From the listing below, select every line where the word "loose" appears.
▬▬▬▬▬▬
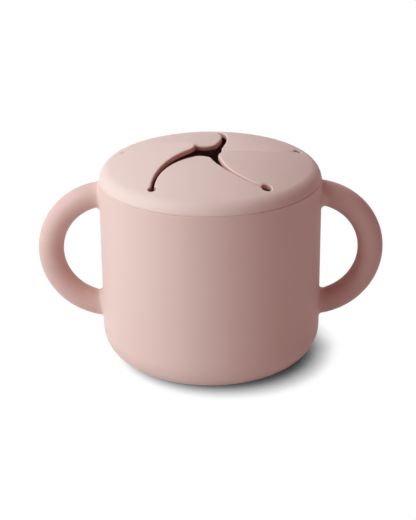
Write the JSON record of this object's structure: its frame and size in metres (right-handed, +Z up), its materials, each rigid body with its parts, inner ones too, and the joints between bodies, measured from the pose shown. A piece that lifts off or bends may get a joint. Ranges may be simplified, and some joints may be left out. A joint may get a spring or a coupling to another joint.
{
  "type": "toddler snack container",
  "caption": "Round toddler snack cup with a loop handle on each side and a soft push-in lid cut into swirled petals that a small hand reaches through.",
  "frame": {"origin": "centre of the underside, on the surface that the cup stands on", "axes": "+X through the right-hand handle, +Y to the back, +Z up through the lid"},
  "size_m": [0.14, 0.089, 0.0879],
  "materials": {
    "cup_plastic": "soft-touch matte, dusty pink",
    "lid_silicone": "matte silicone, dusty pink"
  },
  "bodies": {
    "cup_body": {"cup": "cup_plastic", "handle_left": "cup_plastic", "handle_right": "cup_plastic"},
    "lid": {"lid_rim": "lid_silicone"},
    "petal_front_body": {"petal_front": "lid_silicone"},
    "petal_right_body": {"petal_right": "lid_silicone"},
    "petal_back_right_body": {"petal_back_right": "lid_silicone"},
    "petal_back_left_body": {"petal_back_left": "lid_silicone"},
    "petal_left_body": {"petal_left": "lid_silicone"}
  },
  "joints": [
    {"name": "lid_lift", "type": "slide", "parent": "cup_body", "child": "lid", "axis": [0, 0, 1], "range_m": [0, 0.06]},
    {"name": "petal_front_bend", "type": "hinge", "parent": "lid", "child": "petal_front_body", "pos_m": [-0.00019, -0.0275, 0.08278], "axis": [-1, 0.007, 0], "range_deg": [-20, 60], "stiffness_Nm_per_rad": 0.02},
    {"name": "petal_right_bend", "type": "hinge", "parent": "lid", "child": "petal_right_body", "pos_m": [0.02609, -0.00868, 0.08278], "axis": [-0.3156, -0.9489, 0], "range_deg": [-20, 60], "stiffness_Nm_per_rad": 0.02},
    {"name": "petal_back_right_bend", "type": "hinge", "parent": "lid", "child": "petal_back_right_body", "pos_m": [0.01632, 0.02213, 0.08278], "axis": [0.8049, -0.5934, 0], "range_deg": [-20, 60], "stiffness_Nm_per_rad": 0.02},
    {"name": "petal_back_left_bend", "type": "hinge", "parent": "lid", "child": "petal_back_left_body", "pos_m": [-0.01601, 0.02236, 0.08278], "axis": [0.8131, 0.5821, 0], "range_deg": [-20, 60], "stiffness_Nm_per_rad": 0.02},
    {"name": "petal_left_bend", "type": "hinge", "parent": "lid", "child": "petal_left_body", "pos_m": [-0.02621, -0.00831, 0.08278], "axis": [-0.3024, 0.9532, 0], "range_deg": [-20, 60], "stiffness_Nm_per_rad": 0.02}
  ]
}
▬▬▬▬▬▬
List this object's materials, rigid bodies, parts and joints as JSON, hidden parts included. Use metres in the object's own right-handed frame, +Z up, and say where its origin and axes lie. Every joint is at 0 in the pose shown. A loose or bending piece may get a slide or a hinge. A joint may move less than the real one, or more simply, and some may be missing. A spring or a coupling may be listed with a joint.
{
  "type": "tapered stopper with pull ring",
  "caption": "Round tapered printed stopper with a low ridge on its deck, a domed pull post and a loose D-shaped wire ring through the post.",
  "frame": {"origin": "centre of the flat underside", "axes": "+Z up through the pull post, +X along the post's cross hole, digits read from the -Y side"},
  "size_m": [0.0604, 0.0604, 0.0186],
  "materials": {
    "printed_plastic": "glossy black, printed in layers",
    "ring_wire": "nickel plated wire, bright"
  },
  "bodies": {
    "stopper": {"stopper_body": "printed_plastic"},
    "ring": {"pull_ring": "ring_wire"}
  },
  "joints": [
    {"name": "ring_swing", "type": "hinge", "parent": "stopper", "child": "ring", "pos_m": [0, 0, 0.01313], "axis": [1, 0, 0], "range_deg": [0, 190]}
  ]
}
▬▬▬▬▬▬
» Completed exercise:
List this object's materials, rigid bodies, parts and joints as JSON, hidden parts included. Use metres in the object's own right-handed frame, +Z up, and say where its origin and axes lie. Every joint is at 0 in the pose shown. A loose or bending piece may get a slide or a hinge. A joint may move less than the real one, or more simply, and some may be missing. A spring or a coupling may be listed with a joint.
  "caption": "Round tapered printed stopper with a low ridge on its deck, a domed pull post and a loose D-shaped wire ring through the post.",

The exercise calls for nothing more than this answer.